━━━━━ Records ━━━━━

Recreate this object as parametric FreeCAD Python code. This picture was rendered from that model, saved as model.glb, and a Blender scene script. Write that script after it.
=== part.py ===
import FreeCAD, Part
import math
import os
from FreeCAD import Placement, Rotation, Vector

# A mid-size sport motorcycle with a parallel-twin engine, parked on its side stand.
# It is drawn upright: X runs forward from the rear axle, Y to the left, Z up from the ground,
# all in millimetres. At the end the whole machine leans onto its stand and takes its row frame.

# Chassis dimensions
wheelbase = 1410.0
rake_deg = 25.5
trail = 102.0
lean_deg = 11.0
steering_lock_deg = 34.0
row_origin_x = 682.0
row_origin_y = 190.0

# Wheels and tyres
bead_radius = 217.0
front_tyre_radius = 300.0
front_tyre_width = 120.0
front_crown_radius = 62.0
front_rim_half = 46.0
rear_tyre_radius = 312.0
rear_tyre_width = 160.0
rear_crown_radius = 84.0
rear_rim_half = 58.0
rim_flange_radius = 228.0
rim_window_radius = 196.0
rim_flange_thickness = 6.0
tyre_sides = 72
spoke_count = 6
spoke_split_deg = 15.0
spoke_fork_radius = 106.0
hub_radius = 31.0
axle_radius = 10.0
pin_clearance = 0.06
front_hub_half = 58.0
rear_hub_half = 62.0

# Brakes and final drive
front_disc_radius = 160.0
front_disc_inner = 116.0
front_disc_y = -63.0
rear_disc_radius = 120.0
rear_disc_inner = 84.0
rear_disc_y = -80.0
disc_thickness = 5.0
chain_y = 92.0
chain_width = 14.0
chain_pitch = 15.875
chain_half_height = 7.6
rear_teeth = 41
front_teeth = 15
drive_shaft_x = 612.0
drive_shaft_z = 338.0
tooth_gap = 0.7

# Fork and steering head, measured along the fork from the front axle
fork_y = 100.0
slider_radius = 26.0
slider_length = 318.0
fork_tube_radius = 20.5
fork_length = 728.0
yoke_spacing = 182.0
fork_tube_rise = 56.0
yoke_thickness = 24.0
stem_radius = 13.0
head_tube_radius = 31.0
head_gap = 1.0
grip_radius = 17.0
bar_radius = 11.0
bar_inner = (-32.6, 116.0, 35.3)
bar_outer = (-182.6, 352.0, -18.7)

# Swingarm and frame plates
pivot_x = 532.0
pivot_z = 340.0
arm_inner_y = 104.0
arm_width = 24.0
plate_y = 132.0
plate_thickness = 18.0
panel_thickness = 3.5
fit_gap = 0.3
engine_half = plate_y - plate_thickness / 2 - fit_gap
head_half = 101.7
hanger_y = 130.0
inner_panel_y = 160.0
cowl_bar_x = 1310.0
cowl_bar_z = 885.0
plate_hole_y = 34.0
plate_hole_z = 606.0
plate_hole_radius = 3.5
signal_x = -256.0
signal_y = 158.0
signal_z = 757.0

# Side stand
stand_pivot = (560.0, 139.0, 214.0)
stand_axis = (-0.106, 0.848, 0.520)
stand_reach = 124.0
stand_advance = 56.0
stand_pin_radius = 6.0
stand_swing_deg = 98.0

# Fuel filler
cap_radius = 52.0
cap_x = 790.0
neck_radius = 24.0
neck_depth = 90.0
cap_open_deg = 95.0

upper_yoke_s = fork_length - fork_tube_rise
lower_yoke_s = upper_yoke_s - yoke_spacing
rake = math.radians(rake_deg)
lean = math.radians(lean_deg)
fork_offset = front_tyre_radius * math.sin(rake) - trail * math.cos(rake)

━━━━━
━━━━━ Records ━━━━━

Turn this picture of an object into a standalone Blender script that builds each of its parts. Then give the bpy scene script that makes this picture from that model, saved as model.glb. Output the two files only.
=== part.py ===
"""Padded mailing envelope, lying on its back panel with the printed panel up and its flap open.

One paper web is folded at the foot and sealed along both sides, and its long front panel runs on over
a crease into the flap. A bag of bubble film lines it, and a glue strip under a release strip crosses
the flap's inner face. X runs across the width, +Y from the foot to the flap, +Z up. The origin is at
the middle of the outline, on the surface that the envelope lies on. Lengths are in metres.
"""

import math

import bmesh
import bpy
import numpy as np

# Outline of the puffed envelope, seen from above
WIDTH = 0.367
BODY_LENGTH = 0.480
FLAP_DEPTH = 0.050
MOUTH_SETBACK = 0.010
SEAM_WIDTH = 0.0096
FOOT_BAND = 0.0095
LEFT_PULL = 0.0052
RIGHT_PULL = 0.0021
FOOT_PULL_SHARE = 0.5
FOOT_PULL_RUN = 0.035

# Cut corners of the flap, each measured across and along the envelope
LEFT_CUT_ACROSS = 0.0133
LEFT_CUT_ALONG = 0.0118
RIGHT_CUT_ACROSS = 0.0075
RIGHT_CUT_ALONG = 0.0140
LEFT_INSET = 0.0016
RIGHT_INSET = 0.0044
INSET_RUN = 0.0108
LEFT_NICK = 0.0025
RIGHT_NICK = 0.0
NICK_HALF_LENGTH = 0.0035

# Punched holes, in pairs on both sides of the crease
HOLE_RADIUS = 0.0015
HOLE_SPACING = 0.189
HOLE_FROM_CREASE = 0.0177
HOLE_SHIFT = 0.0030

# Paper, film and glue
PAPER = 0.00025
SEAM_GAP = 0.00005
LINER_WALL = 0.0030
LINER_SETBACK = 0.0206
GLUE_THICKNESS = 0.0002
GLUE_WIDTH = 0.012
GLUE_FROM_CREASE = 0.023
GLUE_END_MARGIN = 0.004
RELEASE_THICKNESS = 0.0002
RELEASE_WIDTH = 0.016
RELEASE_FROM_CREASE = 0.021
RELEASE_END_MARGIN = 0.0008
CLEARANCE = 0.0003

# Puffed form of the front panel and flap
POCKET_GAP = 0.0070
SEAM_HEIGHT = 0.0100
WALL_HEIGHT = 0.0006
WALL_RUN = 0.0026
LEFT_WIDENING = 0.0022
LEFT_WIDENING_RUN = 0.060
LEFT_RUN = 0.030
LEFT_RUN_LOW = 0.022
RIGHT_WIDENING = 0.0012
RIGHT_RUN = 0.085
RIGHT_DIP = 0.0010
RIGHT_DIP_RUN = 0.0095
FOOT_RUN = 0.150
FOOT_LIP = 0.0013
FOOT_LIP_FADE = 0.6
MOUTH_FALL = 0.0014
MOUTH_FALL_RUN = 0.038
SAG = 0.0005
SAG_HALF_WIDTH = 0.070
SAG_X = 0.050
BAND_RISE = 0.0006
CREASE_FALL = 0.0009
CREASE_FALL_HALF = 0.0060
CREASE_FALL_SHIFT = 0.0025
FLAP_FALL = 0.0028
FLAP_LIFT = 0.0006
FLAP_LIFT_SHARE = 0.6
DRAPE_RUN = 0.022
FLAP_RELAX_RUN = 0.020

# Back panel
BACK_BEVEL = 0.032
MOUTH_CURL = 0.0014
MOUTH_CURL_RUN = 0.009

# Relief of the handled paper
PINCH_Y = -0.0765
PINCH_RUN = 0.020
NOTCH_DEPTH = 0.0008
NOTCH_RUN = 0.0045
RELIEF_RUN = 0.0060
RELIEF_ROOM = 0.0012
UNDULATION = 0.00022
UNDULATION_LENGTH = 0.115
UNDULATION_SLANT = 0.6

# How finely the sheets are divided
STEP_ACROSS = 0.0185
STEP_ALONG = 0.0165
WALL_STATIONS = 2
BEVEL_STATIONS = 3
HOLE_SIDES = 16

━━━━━

● What is expected:
Look back at the data above. Transcribe exactly the lines starting at the line that contains "Turn this picture" and ending at the line that contains "import numpy as np".

● Solution for this task:
Turn this picture of an object into a standalone Blender script that builds each of its parts. Then give the bpy scene script that makes this picture from that model, saved as model.glb. Output the two files only.
=== part.py ===
"""Padded mailing envelope, lying on its back panel with the printed panel up and its flap open.

One paper web is folded at the foot and sealed along both sides, and its long front panel runs on over
a crease into the flap. A bag of bubble film lines it, and a glue strip under a release strip crosses
the flap's inner face. X runs across the width, +Y from the foot to the flap, +Z up. The origin is at
the middle of the outline, on the surface that the envelope lies on. Lengths are in metres.
"""

import math

import bmesh
import bpy
import numpy as np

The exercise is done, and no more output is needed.